_SET TASK_:
State how many lines of the entries hold the string "this". Reply with the number alone.

_RECORDS SHOWN_:
****************************************
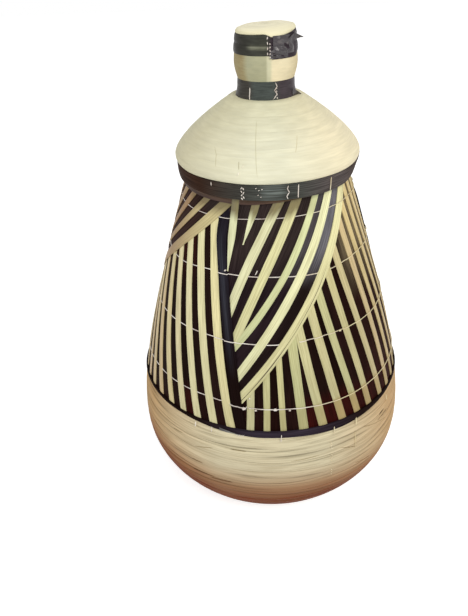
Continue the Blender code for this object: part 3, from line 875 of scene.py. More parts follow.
def lay_uprights(unit, ceiling, edge, next_edge):
    """Lay the pale uprights of one unit and the dark ones between them."""
    number = unit + 1
    luck = random.Random(10 + unit)
    sets = pale_upright_sets(unit)

    def lay(sides, lift, stain_and_light, pale):
        tops = [crossing(side, ceiling, WAIST, NECK_HEAD) for side in sides]
        return lay_splint(unit, sides, (NECK_FOOT, NECK_FOOT), tops, lift, stain_and_light, pale=pale)

    pieces = [lay(sides, PALE_UPRIGHT_LIFT, pale_stain_and_light(colour), True) for sides, colour in sets]
    finish_set(pieces, f"pale_uprights_{number}", straw, "straw_splint", f"upright_pale_{number}")
    pieces = []
    neighbours = [edge, *(sides for sides, _ in sets), next_edge]
    for left, right in zip(neighbours, neighbours[1:]):
        sides = between(left, right)
        middle = (sides[0](WAIST) + sides[1](WAIST)) / 2.0
        share = luck.uniform(0.0, 1.0)
        stain_and_light = dark_stain("#150804", "#221310", share, maroon_share(unit, middle, luck))
        pieces.append(lay(sides, DARK_UPRIGHT_LIFT, stain_and_light, False))
    finish_set(pieces, f"dark_uprights_{number}", dyed, "dark_splint", f"upright_dark_{number}")


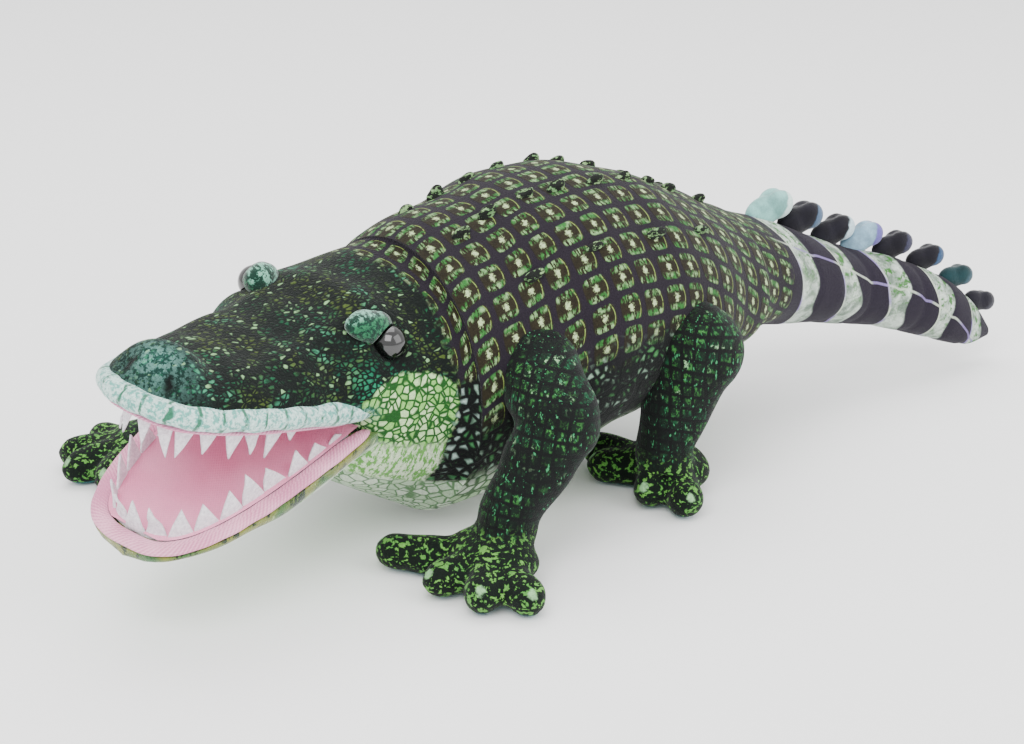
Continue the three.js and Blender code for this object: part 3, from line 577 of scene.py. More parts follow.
def leg_material():
    p = Print("leg_plush_print")
    v = p.stretch(p.warp(p.rest, 0.03, 0.005), (0.0068, 0.0068, 0.0068))
    x, y, z = p.split(v)
    fx = p.size(p.sub(p.math("FRACT", p.add(x, p.mul(y, 0.55))), 0.5))
    fz = p.size(p.sub(p.math("FRACT", p.add(z, p.mul(y, 0.25))), 0.5))
    square = p.mul(p.step(fx, 0.42, 0.28), p.step(fz, 0.42, 0.28))
    dash = p.step(p.noise(p.stretch(p.rest, (0.0022, 0.0022, 0.0034)), 1.0, 3, 0.7), 0.50, 0.60)
    patch = p.step(p.noise(p.rest, 30, 3, 0.6), 0.47, 0.58)
    tint = p.mix(p.step(p.noise(p.rest, 48, 1), 0.42, 0.58), (0.006, 0.075, 0.030), (0.035, 0.17, 0.035))
    tint = p.mix(p.step(p.noise(p.rest, 130, 2), 0.60, 0.68), tint, (0.28, 0.50, 0.26))
    grid_tint = p.mix(dash, (0.004, 0.014, 0.007), tint)
    colour = p.mix(p.mul(square, p.add(p.mul(patch, 0.85), 0.15)), BLACK, grid_tint)
    stray = p.step(p.noise(p.stretch(p.rest, (0.0018, 0.0018, 0.0042)), 1.0, 2, 0.6), 0.64, 0.70)
    colour = p.mix(p.mul(stray, 0.8), colour, (0.05, 0.30, 0.12))
    curl = p.noise(p.stretch(p.warp(p.rest, 0.008, 0.006), (0.0030, 0.0030, 0.0024)), 1, 2, 0.6)
    bright = p.mix(p.noise(p.rest, 110, 2), (0.020, 0.18, 0.035), (0.20, 0.46, 0.08))
    toe_tint = p.mix(p.step(curl, 0.54, 0.61), (0.0022, 0.0065, 0.0035), bright)
    colour = p.mix(p.attribute("foot"), colour, toe_tint)
    glint = p.step(p.add(p.attribute("glint"), p.mul(p.noise(p.rest, 420, 3, 0.7), 0.9)), 0.95, 1.45)
    colour = p.mix(glint, colour, (0.26, 0.50, 0.24))
    colour = p.mix(p.attribute("sole"), colour, (0.03, 0.22, 0.24))
    return p.finish(colour, height=p.mul(square, 0.25))


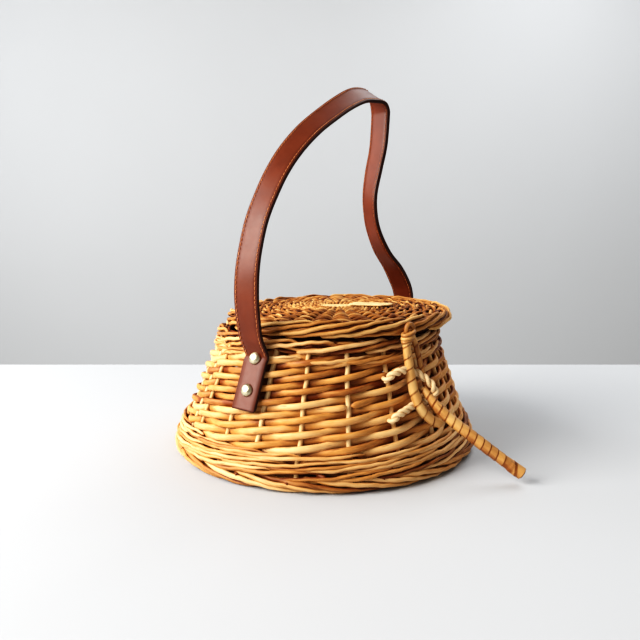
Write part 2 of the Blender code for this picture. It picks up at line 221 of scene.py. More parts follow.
class Mesher:
    """Gathers swept rods into one mesh, with each rod's tone, which carries painted shade, and its grain
    direction as attributes.
    """

    def __init__(self, painted_crevice_shade=0.34):
        # painted shade: a rod darkens where it turns towards its neighbours, in the crevices between rods
        self.painted_crevice_shade = painted_crevice_shade                # how much a rod darkens where it turns towards its neighbours
        self.co, self.quads, self.caps, self.tone, self.grain, self.count = [], [], [], [], [], 0

    def rings(self, rings, tone, grain, closed=False):
        n, m = rings.shape[:2]
        index = self.count + np.arange(n * m).reshape(n, m)
        a = index if closed else index[:-1]
        b = np.roll(index, -1, 0) if closed else index[1:]
        self.quads.append(np.stack([a, np.roll(a, -1, 1), np.roll(b, -1, 1), b], -1).reshape(-1, 4))
        if not closed:
            self.caps += [index[0][::-1], index[-1]]
        self.co.append(rings.reshape(-1, 3))
        self.tone.append(np.broadcast_to(tone, (n, m)).reshape(-1))
        self.grain.append(grain.reshape(-1, 3))
        self.count += n * m

    def rod(self, path, radius, normal, sides=8, flat=1.0, tone=None, closed=False, round_ends=0.0):
        """Sweeps a rod along a path. flat below 1 thins it along its normal, and round_ends is the length of
        its rounded tips. radius and tone may be one number, one per ring, or one per ring and side."""
        path = np.asarray(path, float)
        n = len(path)
        run = lengths(path)
        rr = np.asarray(radius, float)
        rr = rr if rr.ndim == 2 else np.broadcast_to(rr, (n,))[:, None]
        if round_ends:
            near = np.minimum(run, run[-1] - run)
            rr = rr * np.sqrt(np.clip(1 - (1 - np.clip(near / round_ends, 0, 1)) ** 2, 0.09, 1))[:, None]
        t = unit(np.roll(path, -1, 0) - np.roll(path, 1, 0)) if closed else unit(np.gradient(path, axis=0))
        nn = across(normal, t)
        bb = np.cross(t, nn)
        angle = TAU * np.arange(sides) / sides
        c, s = np.cos(angle), np.sin(angle)
        rings = path[:, None] + (rr * c * flat)[..., None] * nn[:, None] + (rr * s)[..., None] * bb[:, None]
        value = RNG.random() if tone is None else tone
        shaded = value if np.ndim(value) == 2 else np.reshape(value, (-1, 1))
        # painted shade in the crevices: the sides that face neighbouring rods are darkened
        shaded = np.broadcast_to(shaded, (n, sides)) - self.painted_crevice_shade * np.clip(0.75 - c, 0, 1.2) ** 1.3
        grain = np.stack([np.broadcast_to(g, (n, sides)) for g in (run[:, None], c * 2.0, s * 2.0)], -1) * MM
        place_in_noise = 0.13 * (value if np.ndim(value) == 0 else 0.5)
        self.rings(rings, shaded, grain + place_in_noise * UP, closed)

    def build(self, name, material):
        quads = np.vstack(self.quads)
        loops = np.concatenate([quads.reshape(-1)] + self.caps)
        totals = np.concatenate([np.full(len(quads), 4), [len(cap) for cap in self.caps]])
        starts = np.r_[0, np.cumsum(totals)[:-1]]
        mesh = bpy.data.meshes.new(name)
        mesh.vertices.add(self.count)
        mesh.vertices.foreach_set("co", (np.vstack(self.co) * MM).astype(np.float32).ravel())
        mesh.loops.add(len(loops))
        mesh.loops.foreach_set("vertex_index", loops.astype(np.int32))
        mesh.polygons.add(len(totals))
        mesh.polygons.foreach_set("loop_start", starts.astype(np.int32))
        mesh.polygons.foreach_set("loop_total", totals.astype(np.int32))
        mesh.update(calc_edges=True)
        mesh.polygons.foreach_set("use_smooth", np.arange(len(totals)) < len(quads))
        tone = mesh.attributes.new("tone", "FLOAT", "POINT")
        tone.data.foreach_set("value", np.concatenate(self.tone).astype(np.float32))
        grain = mesh.attributes.new("grain", "FLOAT_VECTOR", "POINT")
        grain.data.foreach_set("vector", np.vstack(self.grain).astype(np.float32).ravel())
        mesh.materials.append(material)
        mesh.update()
        obj = bpy.data.objects.new(name, mesh)
        bpy.context.scene.collection.objects.link(obj)
        return obj


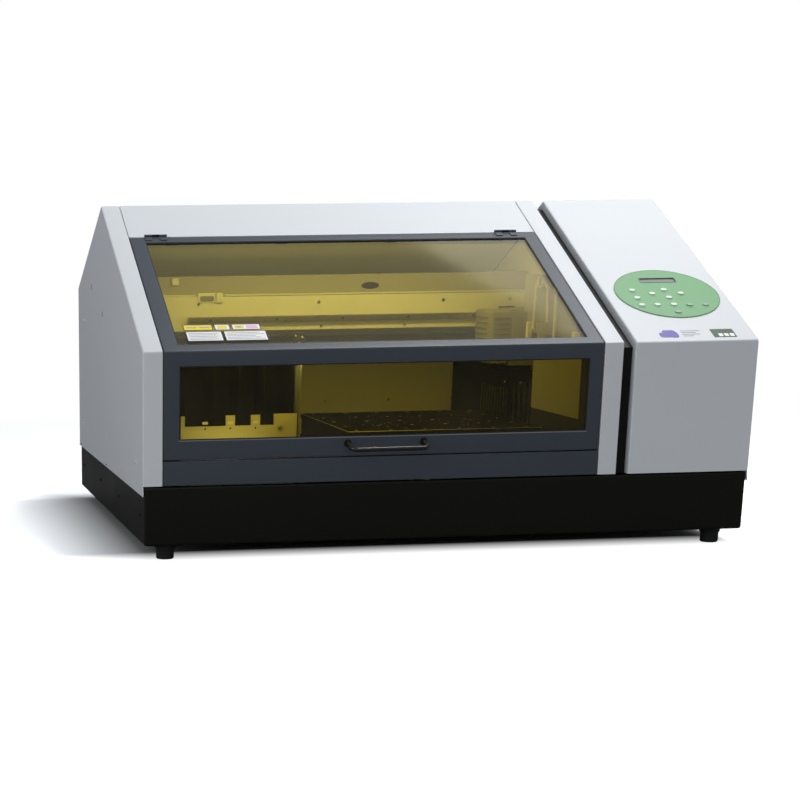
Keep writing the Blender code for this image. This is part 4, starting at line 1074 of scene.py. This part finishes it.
****************************************
_RESPONSE_:
4